The Marlins have set up a trust fund to cover the education and financial future of the daughter of late pitcher Jose Fernandez.
Fernandez's girlfriend Maria Arias gave birth to Penelope in February, five months after Fernandez was killed in a boat crash in Miami.
Marlins president David Samson said Thursday that the fund will ensure Penelope will be able to finish all schooling debt-free and will receive a distribution of remaining money into adulthood. In addition, Fernandez's mother, Maritza, will receive an annual sum under the trust.
Samson declined to confirm a Miami Herald report that money from the trust totals $700,000 and comes from an insurance policy the team received from Major League Baseball.
"I'm not going to talk about the amounts. There have been reports of amounts, and I guess you could take that for what it is," Samson said. "I just think it's enough to make sure that education will be paid for in addition to a yearly amount to his mom every single year.
"It's a substantial amount for a 3-month-old baby. … Whatever she wants to do, she has an opportunity to go to school and graduate debt-free."
Samson said Fernandez's family was informed of the trust fund last weekend. He said Fernandez's daughter "looks like Jose."
"She's a happy, great kid," Samson said. "It doesn't take away any of the hurt or any of the emotions that she'll go through as she gets older and realizes that she doesn't have a father that's alive and starts to learn about Jose."

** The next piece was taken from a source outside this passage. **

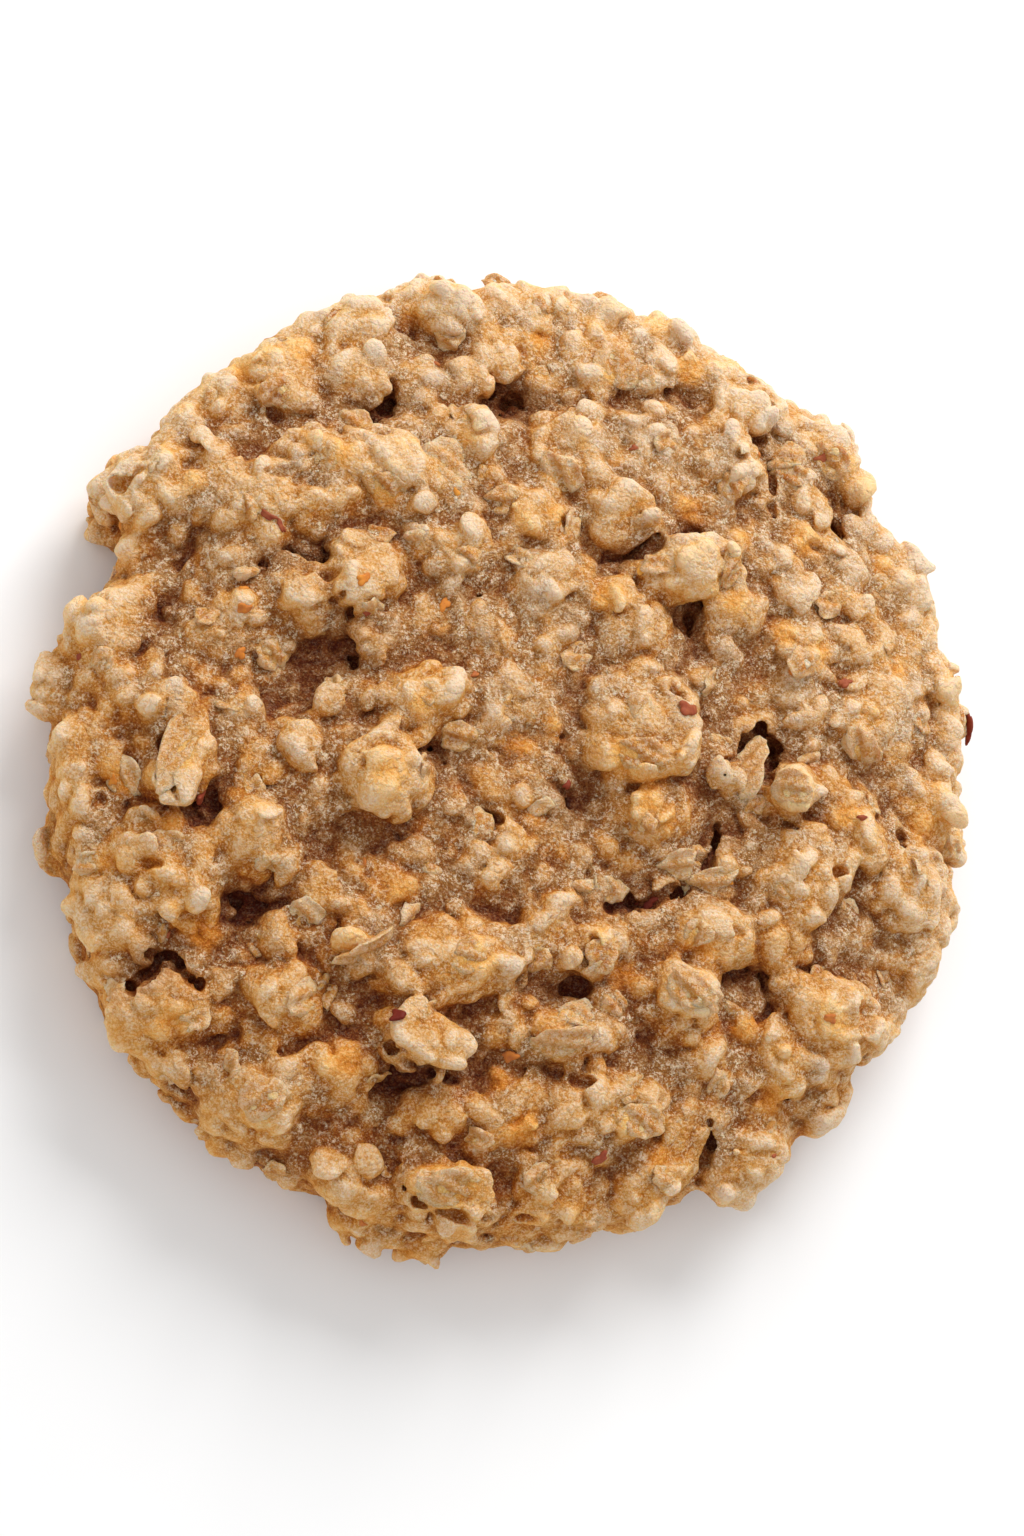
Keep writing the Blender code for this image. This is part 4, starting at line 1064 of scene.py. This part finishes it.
# Screen colours of the dough from its deepest creases to its palest tops: dusty dough, hollows, golden lumps
# and amber spots. Chips go from dark red skin to yellow nut. Frost is the pale dust on the dough.
DUSTY_COLOURS = ((90, 28, 4), (130, 66, 16), (156, 103, 47), (186, 141, 91), (207, 176, 143), (222, 202, 180))
HOLLOW_COLOURS = ((82, 24, 5), (120, 63, 22), (149, 99, 54), (174, 128, 87), (195, 158, 124), (211, 182, 156))
GOLDEN_COLOURS = ((92, 24, 0), (137, 64, 1), (177, 104, 25), (204, 144, 68), (221, 180, 130), (229, 204, 173))
AMBER_COLOURS = ((96, 32, 0), (158, 80, 6), (198, 116, 26), (218, 148, 62), (230, 176, 102), (236, 200, 146))
CHIP_COLOURS = ((104, 26, 12), (142, 62, 40), (172, 96, 56), (208, 126, 46), (226, 158, 64), (240, 190, 100))
FROST = srgb(236, 213, 184)

# How much light spreads under the surface, and how far for red, green and blue.
SOFT_SHARE = 0.35
SOFT_SPREAD = (1.0, 0.45, 0.2)

# The floor's greys, and the size of its patches.
FLOOR_GREYS = (0.92, 0.94)
FLOOR_PATCHES = 40.0


def baked_dough():
    """Golden lumps with cream tops in dusty dough that turns grey brown and dark in its hollows.

    Gold says how much of the golden colours shows, light how pale each colour is, hollow how much of the
    hollows' colours shows, and frost how much pale dust lies on top.
    """
    nodes = Nodes("baked_dough")
    fine = nodes.attribute("fine_relief")
    middle = nodes.attribute("middle_relief")
    broad = nodes.attribute("broad_relief")
    tint = nodes.attribute("tint")
    shade = nodes.attribute("shade")
    amber = nodes.attribute("amber")
    patches = nodes.noise(3.2, 2.0, offset=3.0)
    mottle = nodes.noise(1.5, 3.0, 0.65, offset=9.0)
    drifts = nodes.noise(1.5, 2.0, offset=51.0)
    specks = nodes.noise(0.55, 2.0, 0.90, offset=17.0)
    crumbs = nodes.billow(1.1, 1.0, 0.5, offset=29.0)
    motes = nodes.billow(0.55, 2.0, 0.6, offset=37.0)

    upward = nodes.upward()
    height = nodes.along((0.0, 0.0, 1.0))
    gold = nodes.total(
        nodes.ramp(tint, 0.0, 1.0, 0.10, 0.70),
        nodes.ramp(patches, 0.35, 0.65, -0.15, 0.25),
        nodes.ramp(middle, -0.20, 0.40, -0.15, 0.15),
        nodes.ramp(upward, 0.90, 0.30, 0.0, 0.50),
        nodes.ramp(shade, 0.0, 1.0, 0.0, -0.50),
        nodes.ramp(broad, -0.20, 0.30, -0.25, 0.10),
        nodes.ramp(height, *WALL_HEIGHTS, 0.0, -0.35),
    )
    amber = nodes.total(amber, nodes.ease(gold, 0.75, 1.15, 0.0, 0.7))
    gold = nodes.ease(gold, 0.0, 0.7)
    light = nodes.total(
        nodes.ramp(middle, -0.45, 0.65, 0.54, 0.83),
        nodes.ramp(fine, -0.45, 0.45, -0.21, 0.11),
        nodes.ramp(broad, -0.20, 0.40, -0.16, 0.15),
        nodes.ramp(mottle, 0.30, 0.70, -0.07, 0.07),
        nodes.ramp(shade, -1.0, 1.0, 0.26, -0.26),
        nodes.ramp(motes, 0.02, 0.40, -0.13, 0.06),
        nodes.ramp(specks, 0.38, 0.62, -0.06, 0.08),
        nodes.ramp(nodes.along(BROWNER_SIDE), *BROWNER_REACH, 0.08, -0.13),
        nodes.ramp(height, *WALL_HEIGHTS, 0.0, -0.26),
    )
    colour = nodes.mix(gold, nodes.colours(light, DUSTY_COLOURS), nodes.colours(light, GOLDEN_COLOURS))
    colour = nodes.mix(nodes.ease(amber, 0.0, 1.0), colour, nodes.colours(light, AMBER_COLOURS))
    hollow = nodes.total(
        nodes.ease(broad, 0.05, -0.22, 0.0, 0.7),
        nodes.ease(shade, 0.0, 0.8, 0.0, 0.7),
    )
    colour = nodes.mix(nodes.ease(hollow, 0.0, 1.0, 0.0, 0.85), colour, nodes.colours(light, HOLLOW_COLOURS))
    frost = nodes.product(
        nodes.ease(specks, 0.48, 0.57, 0.0, 1.0),
        nodes.ease(crumbs, 0.03, 0.25, 0.60, 1.0),
        nodes.ease(drifts, 0.38, 0.60, 0.25, 1.0),
        nodes.ease(upward, 0.30, 0.85, 0.15, 1.0),
        nodes.ease(middle, 0.05, 0.45, 1.0, 0.35),
        nodes.ease(hollow, 0.0, 1.0, 1.0, 0.6),
        nodes.ramp(gold, 0.0, 1.0, 1.0, 0.45),
        nodes.ease(amber, 0.0, 1.0, 1.0, 0.30),
        nodes.ease(light, 0.20, 0.60, 0.15, 1.0),
    )
    rough = nodes.product(nodes.total(motes, specks), nodes.ramp(gold, 0.0, 1.0, 1.0, 0.45))
    relief = nodes.bump(crumbs, 0.38, 0.7, before=nodes.bump(rough, 0.34, 0.9))
    return nodes.finish(nodes.mix(frost, colour, FROST), relief, roughness=0.7, specular=0.18, soft_reach=1.6)


def toasted_oat():
    """Oat flakes: amber to cream, paler at their rims, streaked along the grain and lightly dusted."""
    nodes = Nodes("toasted_oat")
    tone = nodes.attribute("tone")
    edge = nodes.attribute("edge")
    mottle = nodes.noise(1.3, 3.0, 0.6, offset=5.0)
    specks = nodes.noise(0.7, 2.0, 0.90, offset=17.0)
    motes = nodes.billow(0.55, 2.0, 0.6, offset=37.0)
    light = nodes.total(
        nodes.ramp(tone, 0.0, 1.0, 0.54, 0.76),
        nodes.ramp(edge, 0.45, 1.0, -0.04, 0.14),
        nodes.ramp(mottle, 0.30, 0.70, -0.14, 0.14),
        nodes.ramp(motes, 0.02, 0.40, -0.10, 0.04),
    )
    colour = nodes.colours(light, GOLDEN_COLOURS)
    frost = nodes.product(
        nodes.ease(specks, 0.45, 0.60, 0.0, 0.6),
        nodes.ease(nodes.upward(), 0.30, 0.90, 0.15, 0.8),
    )
    relief = nodes.bump(mottle, 0.40, 0.8, before=nodes.bump(motes, 0.28, 0.9))
    return nodes.finish(nodes.mix(frost, colour, FROST), relief, roughness=0.6, specular=0.3, soft_reach=1.2)


def pecan_chip():
    """Chips of pecan: dark red skin, red brown, orange and yellow by tone, with a mottled face."""
    nodes = Nodes("pecan_chip")
    tone = nodes.attribute("tone")
    mottle = nodes.noise(0.9, 3.0, 0.6, offset=7.0)
    shade = nodes.total(tone, nodes.ramp(mottle, 0.30, 0.70, -0.08, 0.08))
    colour = nodes.colours(shade, CHIP_COLOURS)
    return nodes.finish(colour, nodes.bump(mottle, 0.25, 0.7), roughness=0.6, specular=0.2)


def pale_floor():
    """A plain pale surface with faint soft patches."""
    nodes = Nodes("pale_floor")
    patches = nodes.ease(nodes.noise(FLOOR_PATCHES, 2.0), 0.3, 0.7)
    colour = nodes.mix(patches, *((grey, grey, grey, 1.0) for grey in FLOOR_GREYS))
    nodes.link(colour, nodes.shader.inputs["Base Color"])
    nodes.shader.inputs["Roughness"].default_value = 0.9
    return nodes.material


# ---- stage

FLOOR_SIZE = 6.0
FLOOR_GAP = 0.0002
WORLD_LIGHT = 0.67


def add_camera():
    """The camera, whose lens and shift put the cookie where the picture has it."""
    data = bpy.data.cameras.new("camera")
    data.sensor_fit = "VERTICAL"
    data.sensor_height = SENSOR
    data.lens = SENSOR * CAMERA_DISTANCE * PIXELS_PER_MM / PICTURE_HEIGHT
    data.shift_x = (PICTURE_WIDTH / 2 - AIM_PIXEL[0]) / PICTURE_HEIGHT
    data.shift_y = (AIM_PIXEL[1] - PICTURE_HEIGHT / 2) / PICTURE_HEIGHT
    camera = bpy.data.objects.new("camera", data)
    turn = Matrix([RIGHT, UP, TOWARDS]).transposed().to_4x4()
    camera.matrix_world = Matrix.Translation(Vector(EYE * MM)) @ turn
    bpy.context.scene.collection.objects.link(camera)
    bpy.context.scene.camera = camera


def add_light(name, direction, distance, size, power):
    """A square lamp that looks at the cookie, with its distance and size in metres."""
    data = bpy.data.lights.new(name, "AREA")
    data.size = size
    data.energy = power
    light = bpy.data.objects.new(name, data)
    place = Vector(direction).normalized() * distance
    light.location = place
    light.rotation_euler = (-place).to_track_quat("-Z", "Y").to_euler()
    bpy.context.scene.collection.objects.link(light)


def add_stage():
    """The floor just under the cookie, an even white world and two soft lamps."""
    bpy.ops.mesh.primitive_plane_add(size=FLOOR_SIZE, location=(0.0, 0.0, -FLOOR_GAP))
    floor = bpy.context.active_object
    floor.name = "floor"
    floor.data.materials.append(pale_floor())
    world = bpy.data.worlds.new("studio")
    world.use_nodes = True
    background = world.node_tree.nodes["Background"]
    background.inputs["Color"].default_value = (1.0, 1.0, 1.0, 1.0)
    background.inputs["Strength"].default_value = WORLD_LIGHT
    bpy.context.scene.world = world
    add_light("key", direction=(0.35, 0.78, 0.62), distance=0.9, size=0.50, power=6.9)
    add_light("fill", direction=(-0.5, -0.3, 1.0), distance=1.0, size=0.8, power=1.0)
    bpy.context.scene.view_settings.view_transform = "Standard"


add_camera()
add_stage()
dough = knead()
cookie = mesh_of(dough, "cookie_crust", FINISH_TRIANGLES)
measure(dough, cookie)
cookie.data.materials.append(baked_dough())

placed_flakes = named_shapes(dough, FLAKES, thickness=0.7)
placed_flakes += scattered_shapes(
    dough, count=130, spacing=8.0, smallest=(3.0, 2.4, 0.6), largest=(5.4, 4.2, 1.0),
    most_lean=22, lifts=(-0.50, -0.10), tones=(0.1, 0.9),
)
flakes = joined("oat_flakes", flake_points, placed_flakes)
flakes.data.materials.append(toasted_oat())

placed_chips = named_shapes(dough, CHIPS, thickness=0.8)
placed_chips += scattered_shapes(
    dough, count=26, spacing=14.0, smallest=(0.9, 0.6, 0.4), largest=(1.9, 1.2, 0.8),
    most_lean=20, lifts=(-0.2, 0.05), tones=(0.15, 0.85),
)
chips = joined("pecan_chips", chip_points, placed_chips)
chips.data.materials.append(pecan_chip())

for piece in (cookie, flakes, chips):
    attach(piece, "root")
    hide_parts("cookie")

According to the Herald report, MLB's insurance policy normally pays $1 million to a team when a player dies, but the insurance company balked at paying that amount after the Florida Fish and Wildlife Conservation Commission concluded that Fernandez was driving the boat at the time of the crash and had traces of cocaine in his system and a blood-alcohol level of nearly twice the legal limit.

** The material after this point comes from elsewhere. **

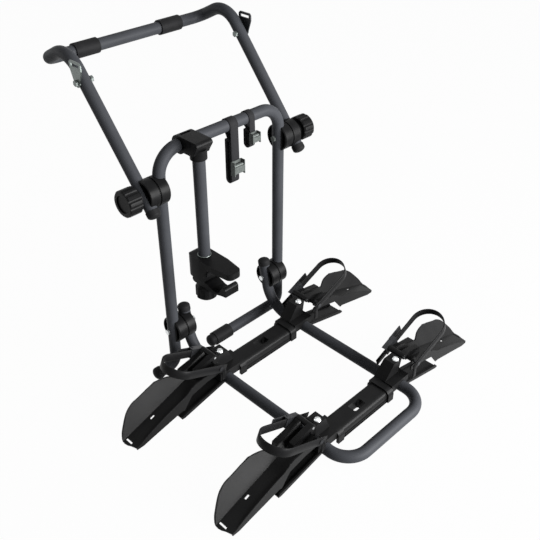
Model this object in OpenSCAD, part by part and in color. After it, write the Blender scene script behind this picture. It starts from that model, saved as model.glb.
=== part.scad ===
// Folding two-tray bike rack that rests on a car's tailgate.
// X runs across the rack, +Y points toward the car, Z is up, and the floor is z = 0.
// The origin is the middle of the footprint. The part is symmetrical about x = 0 unless a size says otherwise.
// Places along Y below are from the main frame's plane, and each sub-part is moved from there to the origin.

/* [Tube] */
// Outside diameter of the bent steel tube
tube_d = 30; // [29:0.5:31]
// Wall thickness of the tube
tube_wall = 2; // [1.5:0.5:3]

/* [Main frame] */
// Distance between the axes of the two uprights
frame_w = 381; // [376:1:386]
// Height of the axis of the top crossbar
crossbar_z = 632; // [620:1:645]
// Height of the axis of the foot tubes
foot_z = 19; // [19:1:21]
// Bend radius at the two top corners
frame_bend_r = 60; // [55:1:62]
// Bend radius at the two feet
foot_bend_r = 30; // [28:1:34]
// How far the left foot reaches outward from the upright's axis
left_foot_reach = 61; // [56:1:66]
// Place along X where the right foot's tube ends, inboard
right_foot_end_x = -66; // [-70:1:-60]

/* [Pivots] */
// Height of the upper pivots, which carry the arch
upper_pivot_z = 544; // [540:1:548]
// Height of the lower pivots, which carry the platform
lower_pivot_z = 132; // [131:1:134]
// Distance from a tube's axis to the plane where the two joint halves meet
joint_t = 22.6; // [22.4:0.1:23]
// Diameter of the joint halves
joint_d = 70; // [66:1:72]
// Diameter of the pivot bolts
bolt_d = 8; // [7.5:0.5:8.5]
// Diameter of the upper hand knobs
knob_d = 64; // [60:1:66]
// Length of the upper hand knobs
knob_l = 43; // [40:1:45]

/* [Arch] */
// Lean of the arch arms toward the car, in degrees from upright
arch_lean = 40; // [38:1:42]
// Straight length of an arm above its pivot
arch_arm_l = 309; // [300:1:312]
// Length of an arm below its pivot
arch_tail_l = 46; // [44:1:48]
// Bend radius of the hooks
hook_r = 68; // [64:1:72]
// Angle through which each hook turns, in degrees
hook_turn = 77; // [74:1:80]
// Straight run between a hook and the corner of the top bar
hook_run = 31; // [30:1:34]
// Bend radius where a hook turns into the top bar
arch_corner_r = 32; // [30:1:34]

/* [Platform] */
// Height of the platform tube's axis
platform_z = 36; // [35:0.5:37]
// Distance from the frame's plane to the axis of the front bar
platform_reach = 560; // [555:1:565]
// Bend radius at the two front corners
platform_corner_r = 60; // [56:1:64]
// Bend radius where the platform turns up to the lower pivots
platform_rise_r = 84; // [82:1:86]
// Lean of the platform's upturned ends toward the car, in degrees
stub_lean = 11; // [10:1:12]
// Length of an upturned end above its pivot
stub_l = 44; // [42:1:46]

/* [Holding arm] */
// Place of the holding arm along X
arm_x = -108; // [-112:1:-104]
// Distance of the arm's tube in front of the crossbar's axis
arm_reach = 43; // [42:1:45]
// Height of the lower end of the arm's tube
arm_bottom_z = 344; // [340:1:350]
// Height of the clamp's flat top
clamp_top_z = 346; // [344:1:350]
// Radius of the clamp's throat
throat_r = 30; // [28:1:31]
// Diameter of the clamp's knob
clamp_knob_d = 55; // [50:1:58]

/* [Webbing] */
// Width of the webbing
web_w = 25; // [24:0.5:26]
// Thickness of the webbing
web_t = 2; // [1.6:0.2:2.2]

/* [Trays] */
// Distance from the frame's plane to the centreline of the near tray
tray_y = -127; // [-129:1:-126]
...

Two other Miami men, Emilio Macias and Eduardo Rivero, were also killed in the crash on the jetty at Government Cut on Sept. 25.
Samson offered nothing definitive on the potential sale of the Marlins aside from affirming that negotiations are continuing with more than one group. He expressed confidence that the matter would be resolved before the next owners meetings in August.

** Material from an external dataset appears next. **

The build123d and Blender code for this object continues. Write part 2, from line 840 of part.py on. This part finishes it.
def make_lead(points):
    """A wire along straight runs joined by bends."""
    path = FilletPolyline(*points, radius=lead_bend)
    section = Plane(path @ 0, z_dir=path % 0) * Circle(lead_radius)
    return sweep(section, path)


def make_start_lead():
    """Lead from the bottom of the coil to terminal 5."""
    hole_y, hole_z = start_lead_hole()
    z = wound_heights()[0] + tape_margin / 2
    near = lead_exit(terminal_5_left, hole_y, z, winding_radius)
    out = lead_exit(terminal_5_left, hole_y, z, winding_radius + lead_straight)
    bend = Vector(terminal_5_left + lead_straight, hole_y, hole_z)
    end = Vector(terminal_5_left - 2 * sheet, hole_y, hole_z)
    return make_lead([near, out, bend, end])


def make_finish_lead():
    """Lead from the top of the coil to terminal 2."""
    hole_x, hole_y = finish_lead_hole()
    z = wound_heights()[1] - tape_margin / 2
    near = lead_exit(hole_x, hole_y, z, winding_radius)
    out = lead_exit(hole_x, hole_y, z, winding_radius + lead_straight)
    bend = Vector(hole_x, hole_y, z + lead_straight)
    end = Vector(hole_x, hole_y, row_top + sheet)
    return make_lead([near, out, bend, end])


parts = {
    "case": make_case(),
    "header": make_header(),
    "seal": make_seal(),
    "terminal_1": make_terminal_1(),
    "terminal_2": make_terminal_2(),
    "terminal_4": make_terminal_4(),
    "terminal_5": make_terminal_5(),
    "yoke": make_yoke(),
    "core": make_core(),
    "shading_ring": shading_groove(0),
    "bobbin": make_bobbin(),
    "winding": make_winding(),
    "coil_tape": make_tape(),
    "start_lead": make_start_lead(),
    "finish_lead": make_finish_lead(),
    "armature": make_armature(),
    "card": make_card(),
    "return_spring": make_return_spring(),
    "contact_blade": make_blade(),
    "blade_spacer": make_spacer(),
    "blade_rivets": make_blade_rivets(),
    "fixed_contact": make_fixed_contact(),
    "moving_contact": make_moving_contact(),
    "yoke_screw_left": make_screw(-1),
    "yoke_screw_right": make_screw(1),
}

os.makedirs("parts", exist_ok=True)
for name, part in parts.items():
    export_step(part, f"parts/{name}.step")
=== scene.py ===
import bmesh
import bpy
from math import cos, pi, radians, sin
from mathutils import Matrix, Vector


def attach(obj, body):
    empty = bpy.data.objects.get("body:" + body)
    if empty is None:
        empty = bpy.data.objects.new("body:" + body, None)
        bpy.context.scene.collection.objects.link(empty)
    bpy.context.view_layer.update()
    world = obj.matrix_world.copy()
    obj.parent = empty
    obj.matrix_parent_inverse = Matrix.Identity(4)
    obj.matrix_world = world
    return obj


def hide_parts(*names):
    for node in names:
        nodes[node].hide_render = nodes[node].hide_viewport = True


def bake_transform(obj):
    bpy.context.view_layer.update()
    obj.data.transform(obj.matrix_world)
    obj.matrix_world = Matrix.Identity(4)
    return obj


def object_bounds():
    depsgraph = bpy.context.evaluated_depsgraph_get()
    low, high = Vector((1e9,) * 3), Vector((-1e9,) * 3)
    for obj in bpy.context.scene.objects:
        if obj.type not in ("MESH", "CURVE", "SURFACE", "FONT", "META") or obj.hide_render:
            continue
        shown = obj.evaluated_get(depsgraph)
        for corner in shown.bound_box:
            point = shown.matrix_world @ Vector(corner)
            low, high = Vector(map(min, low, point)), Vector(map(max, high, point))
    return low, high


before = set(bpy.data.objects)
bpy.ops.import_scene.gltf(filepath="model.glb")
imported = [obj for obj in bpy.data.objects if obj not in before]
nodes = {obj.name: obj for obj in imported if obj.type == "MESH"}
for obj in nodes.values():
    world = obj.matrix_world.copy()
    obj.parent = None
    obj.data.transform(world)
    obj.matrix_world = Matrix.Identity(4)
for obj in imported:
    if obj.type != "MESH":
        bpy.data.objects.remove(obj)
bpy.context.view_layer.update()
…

"I would say that this is not the type of process that drags on for an indefinite period of time. You're either able to come to a deal with a group that has interest or you cannot and you decide what you're doing from there," Samson said.
"By no means does Jeffrey [Loria] have to sell the team at all. If it doesn't make sense he's not going to. But I would say, as we sit here today, we're progressing toward that."
Although Jeb Bush has dropped out of a partnership with Derek Jeter, the former Yankees captain is still leading a group seeking the club, according to multiple reports, as is a rival group headed by Tagg Romney, son of former Republican presidential candidate Mitt Romney. Samson has avoided identifying suitors for the franchise.
"I'd say there's a focus on two groups, but there's others lurking around," Samson said.
‘Magic bat’ reprise
In the latest installment of the saga of the borrowed Ichiro Suzuki bat, hot-hitting outfielder Marcell Ozuna has decided to continue using what he described as a "magic bat."
Ozuna was 4-for-6 with two home runs using the Ichiro model on Tuesday and Wednesday. He stopped using it after hitting a homer his first time up Wednesday and later said he was going to retire the bat and display it in his home.
He changed his mind and before Thursday's game said, "I'm going to use it until I break it."
The Ichiro bat is one-half inch shorter than Ozuna's regular 34-inch model. Marlins manager Don Mattingly said it is surprising how different it can feel to swing a bat even slightly shorter than normal and it can be helpful when a hitter is having trouble handling pitches in tight.
"A guy like Jeter never used anything different. The first bat he used when he first started playing he never changed ever. Same company, same length, same ounces," Mattingly said. "Other guys just pick up whatever feels good."